When my last relationship ended, one of the things I learned was that I keep my thoughts and feelings inside too much (well, was told, but I was actually listening so I feel I learned it!). Since then I’ve heard from someone different the words “closed book”, had some verbal feedback on my blog of “well I just can’t write as vaguely as you do”, and my best friend has used the phrase “well- it’s JB. Who knows what’s going on there!”

So, the blogging answer is simple- it’s to try and get me into the habit of saying what’s on my mind in a frank and open way. I like that people are reading the witterings I put out there, and feel able to feed back to me. It’s always a challenge to write stuff that I know isn’t just public but that I know people who I know will read, and know about me.

But (and isn’t there always a ‘but’?)

I was asked something completely different this week. What I was asked isn’t really important to this blog, but I gave an honest response (equally personal) and I feel good that I felt able to, and also that I did. The ‘but’ kicks in here in that this progress doesn’t feel good, because it was negative answer to a personal question.

Sometimes you’re making progress, sometimes you’re taking two steps backwards… I think I’m making progress in being able to talk about things, and share my vulnerabilities & feelings, yet it seems that progress in other areas will be slow and rocky at best. Maybe I run my life better with the security that only I really know what I’m feeling, but that’s clearly unhealthy as far as all forms of interpersonal relationships go.

So next time you (whoever you are!) ask me a question, I may respond with lines from Paloma Faith’s song and debut album title:

I can be who you want me to be, but do you want me?
Do you want the truth, or something beautiful?

Barljo

Courtesy of the postaweek2011 tag, I was led to a blog exploring the question of whether to text or call.

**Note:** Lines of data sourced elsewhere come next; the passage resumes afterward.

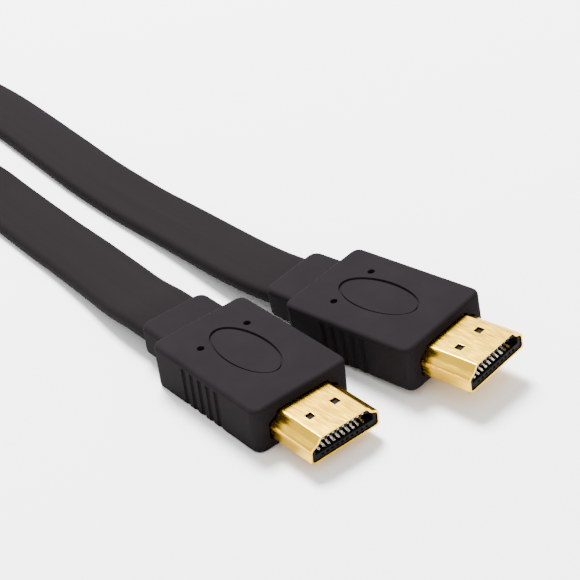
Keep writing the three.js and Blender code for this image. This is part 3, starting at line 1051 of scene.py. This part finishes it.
@dataclass
class ShellSheet:
    """Folded gold shell: wide below, with shoulders up to a narrower top plate.

    Lengths are in millimetres, in the plug's own frame.

    Attributes:
        wide: Half width of the lower part.
        shoulder: Half width at the foot of the top plate's slope.
        narrow: Half width of the top plate.
        levels: Heights of the waist, shoulder and top plate above the underside.
        base: Height of the underside.
        sheet: Thickness of the sheet.
        start: Rear end.
        reach: Front end.
        window: Middle from the front face, half spacing, length and width of the latch windows.
        rim: Rounding of the cut edges.
        folds: Roundings of the underside, the waist, the shoulders and the top plate.
        seam: Distance of the side seam below the waist, its width and its depth.
    """

    wide: float = 6.95
    shoulder: float = 5.6
    narrow: float = 4.9
    levels: tuple[float, float, float] = (2.85, 3.45, 4.45)
    base: float = 2.025
    sheet: float = 0.3
    start: float = -3.8
    reach: float = 9.7
    window: tuple[float, float, float, float] = (4.65, 2.55, 1.4, 1.3)
    rim: float = 0.06
    folds: tuple[float, float, float, float] = (0.5, 0.42, 0.25, 0.3)
    seam: tuple[float, float, float] = (0.62, 0.08, 0.09)

    def solid(self, grow: float, start: float, end: float) -> bpy.types.Object:
        """Return the shell's outer form as a closed body, grown by a distance.

        Args:
            grow: How far every side is moved out.
            start: Rear end.
            end: Front end.
        """
        base = self.base - grow
        waist, shoulder, top = (level + grow + self.base for level in self.levels)
        form = block("shell", (start, -self.wide - grow, base), (end, self.wide + grow, waist))
        steps = ((shoulder, self.wide, self.shoulder), (top, self.shoulder, self.narrow))
        for level, before, after in steps:
            take(form)
            highest = max(v.co.z for v in form.data.vertices)
            bpy.ops.object.mode_set(mode="EDIT")
            bpy.ops.mesh.select_mode(type="FACE")
            bpy.ops.mesh.select_all(action="DESELECT")
            bpy.ops.object.mode_set(mode="OBJECT")
            for face in form.data.polygons:
                face.select = face.normal.z > 0.9 and face.center.z > highest - 1e-6
            bpy.ops.object.mode_set(mode="EDIT")
            rise = (0, 0, level * MM - highest)
            bpy.ops.mesh.extrude_region_move(TRANSFORM_OT_translate={"value": rise})
            squeeze = (after + grow) / (before + grow)
            bpy.ops.transform.resize(value=(1, squeeze, 1), center_override=(0, 0, 0))
            bpy.ops.object.mode_set(mode="OBJECT")
        side, near = self.wide + grow, 0.01
        under, bend, lean, over = self.folds
        bevel_edges(form, lambda p: p.z < base + near, Axis.X, under, 5)
        bevel_edges(form, lambda p: abs(p.y) > side - near and p.z > waist - near, Axis.X, bend, 6)
        bevel_edges(form, lambda p: abs(p.z - shoulder) < near and abs(p.y) > self.narrow, Axis.X, lean, 4)
        bevel_edges(form, lambda p: p.z > top - near, Axis.X, over, 5)
        return form

    def build(self, end: str, gold: bpy.types.Material) -> bpy.types.Object:
        """Make one plug's shell.

        Args:
            end: Letter of the plug.
            gold: Its material.

        Returns:
            The shell, in place of its CAD node.
        """
        shell = self.solid(0.0, self.start, self.reach)
        combine(shell, [self.solid(-self.sheet, self.start - 1, self.reach + 1)], "DIFFERENCE")
        middle, aside, long, wide = self.window
        top = self.base + self.levels[2]
        drop, gap, deep = self.seam
        seam = self.base + self.levels[0] - drop
        tools = [block("window", (middle - long / 2, side * aside - wide / 2, top - 0.8),
                       (middle + long / 2, side * aside + wide / 2, top + 1)) for side in (-1, 1)]
        tools.append(block("seam", (-1, -self.wide - 1, seam),
                           (self.reach + 1, -self.wide + deep, seam + gap)))
        combine(shell, tools, "DIFFERENCE")
        apply_modifier(shell, "BEVEL", width=self.rim * MM, segments=2, limit_method="ANGLE",
                       angle_limit=math.radians(50), use_clamp_overlap=True)
        smooth(shell, 40)
        apply_modifier(shell, "WEIGHTED_NORMAL", keep_sharp=True, weight=80)
        settle(shell, PLACES[end])
        shell.name = f"shell_{end}"
        dress(shell, gold)
        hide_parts(f"plug_{end}_shell")
        return shell


def carried_over(names: Sequence[str], material: bpy.types.Material) -> None:
    """Give CAD nodes that keep their shape a finer material.

    Args:
        names: Names of the nodes.
        material: Material for them all.
    """
    for name in names:
        node = bpy.data.objects[name]
        node.data.materials.clear()
        node.data.materials.append(material)


def main() -> None:
    """Build the studio, the cable and the plugs, and report each piece."""
    logging.basicConfig(level=logging.INFO, format="%(name)s: %(message)s")
    Studio().build()
    cable = RibbonCable().build(RibbonJacket().build())
    LOG.info("cable of %d faces", len(cable.data.polygons))
    vinyl, gold = MouldedVinyl().build(), GoldPlate().build()
    carrier, spring = CarrierPlastic().build(), SpringMetal().build()
    for end in PLACES:
        for piece in (Overmould().build(end, vinyl), ShellSheet().build(end, gold)):
            LOG.info("%s of %d faces", piece.name, len(piece.data.polygons))
        carried_over([f"plug_{end}_insert"], carrier)
        carried_over([f"plug_{end}_contact_{i:02d}" for i in range(1, 20)], spring)
    carried_over(["cable_tie"], WovenStrap().build())


if __name__ == "__main__":
    main()
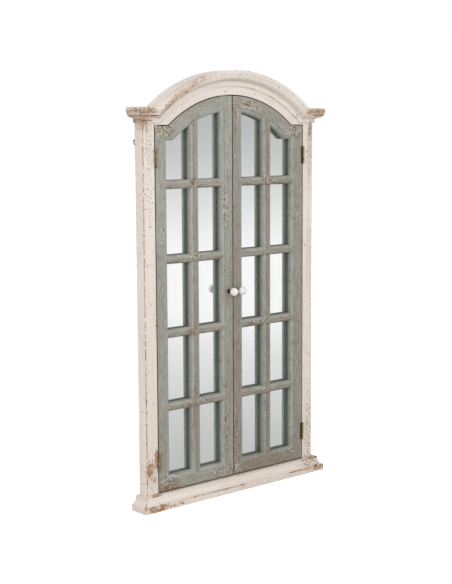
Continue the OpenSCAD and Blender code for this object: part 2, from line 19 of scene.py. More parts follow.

Do you prefer to text or call?

Personally, I far prefer texts or emails than phone call. I always thought it was because it felt more techy, futurey, and science-fictiony (they’re all words… Promise!). As Li Li says in her blog, it’s fast and mobile. I also like that I can read it when I’m ready (like when I’ve finished the washing up, or that bit of the ps3 game I’m playing) and that when I text someone I’m not likely to be interrupt something they might be doing. More than anything, I find life easier to deal with by text or email.

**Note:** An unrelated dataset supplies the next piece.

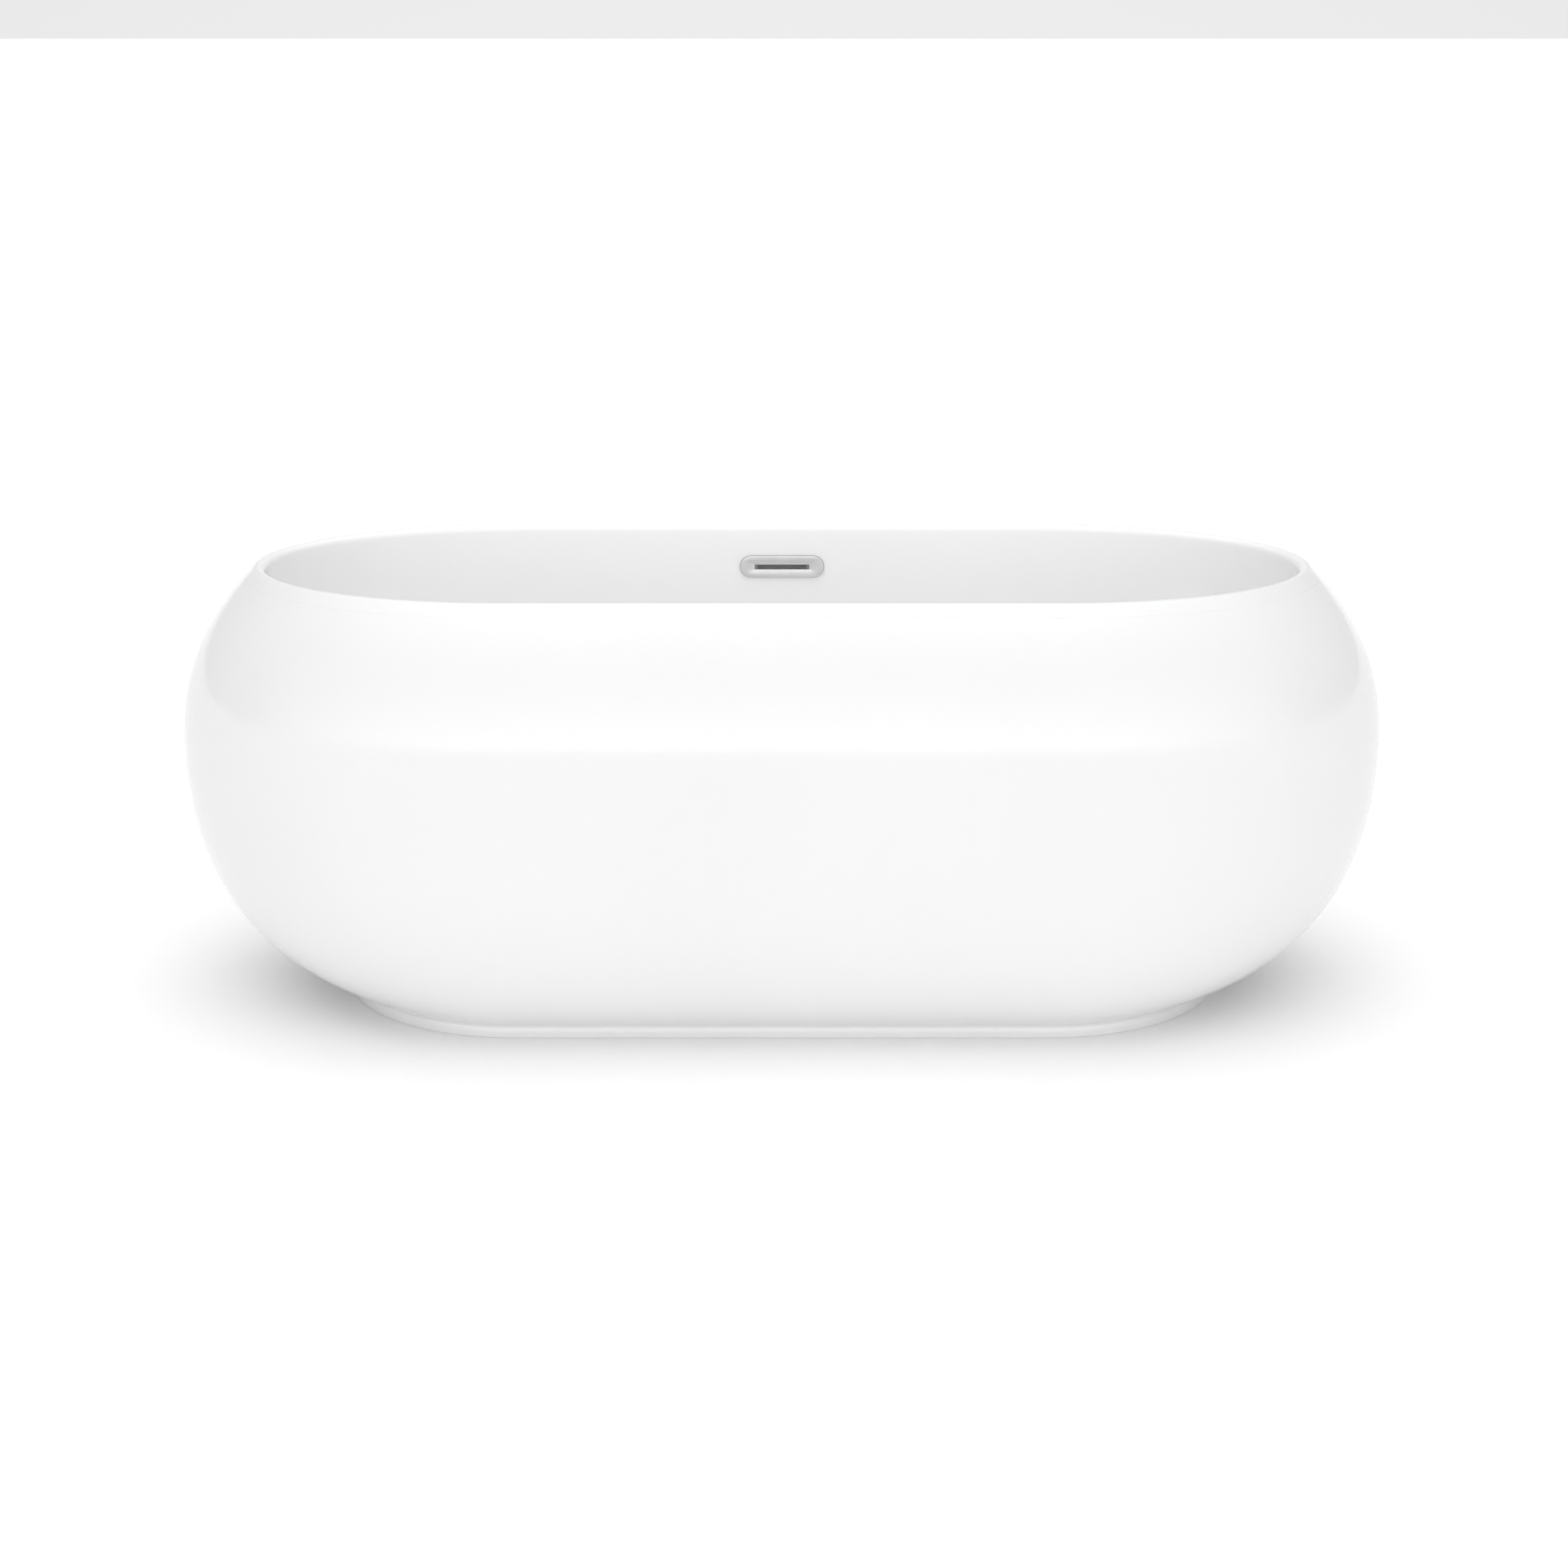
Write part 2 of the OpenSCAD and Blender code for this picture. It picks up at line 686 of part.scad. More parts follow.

I wrote last week about finding social situations tricky (approaching the place where I’d be using flashcards to order coffee, that sort of thing), and that coupled with my dislike of phone calls and personal issues around general first-person interaction has always troubled me. I’ve had trouble being in crowds the last 12 months or so, and I’m happiest at home.

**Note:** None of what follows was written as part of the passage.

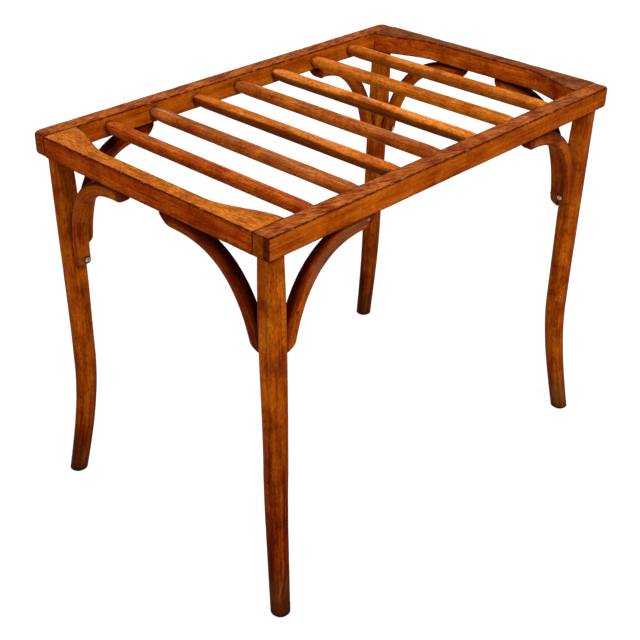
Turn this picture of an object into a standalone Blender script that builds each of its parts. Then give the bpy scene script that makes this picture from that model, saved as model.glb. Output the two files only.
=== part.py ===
"""Luggage rack: a slatted top on four sabre legs with bentwood knee brackets.

Metres, +Z up. The origin is on the floor below the middle of the top. +X runs along the long rails.
Sizes with the word inset are measured inwards from the outer faces of the top, at the nearest corner.
"""
import math

import bmesh
import bpy
from mathutils import Matrix, Vector

# The top
TOP_LENGTH = 0.640
TOP_DEPTH = 0.400
TOP_HEIGHT = 0.510
RAIL_HEIGHT = 0.027
LONG_RAIL_WIDTH = 0.024
END_RAIL_WAIST = 0.0215
END_RAIL_SHOULDER = 0.047
OGEE_LENGTH = 0.092
CORNER_RADIUS = 0.007
ARRIS_BEVEL = 0.0012

# The joint of an end rail in a long rail
TENON_INSET = 0.031
TENON_WIDTH = 0.013
TENON_HEIGHT = 0.010
TENON_LENGTH = 0.015

# The slats: the places are shares of the way from the first to the last, which are spaced by hand
SLAT_LEFT_INSET = 0.0960
SLAT_RIGHT_INSET = 0.1012
SLAT_PLACES = (0.0, 0.160, 0.323, 0.490, 0.650, 0.828, 1.0)
SLAT_RADIUS = 0.0090
SLAT_END_RADIUS = 0.0068
SLAT_TAPER = 0.026
SLAT_SOCKET_DEPTH = 0.012

# The legs: insets of the centre line at the top, at the knee and at the foot
LEG_TOP_INSET = (0.0227, 0.0197)
LEG_KNEE_INSET = (0.0288, 0.0198)
LEG_FOOT_INSET = (0.0143, -0.0020)
LEG_KNEE_HEIGHT = 0.190
LEG_TOP_LEAN = 0.03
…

In short, I felt a little bit pathetic both for how I felt and for finding it hard to deal with, when it felt like there were people with ‘real problems’ out there. Now I find out I might be able to apply a label of Social Anxiety Disorder, and that is something of a relief.

No matter that I can communicate, or how well I appear to do it in extreme situations, that doesn’t mean I like doing it! I’m not going to claim that having a label for the situation makes it any better, but it makes me feel more normal, and that in itself is a help and helps me feel more relaxed.

So I apologise if I don’t answer my phone… Just send me (as a very predictable ending if you know this song) a Message In A Bottle. A text would be fine if you’re nowhere near the sea.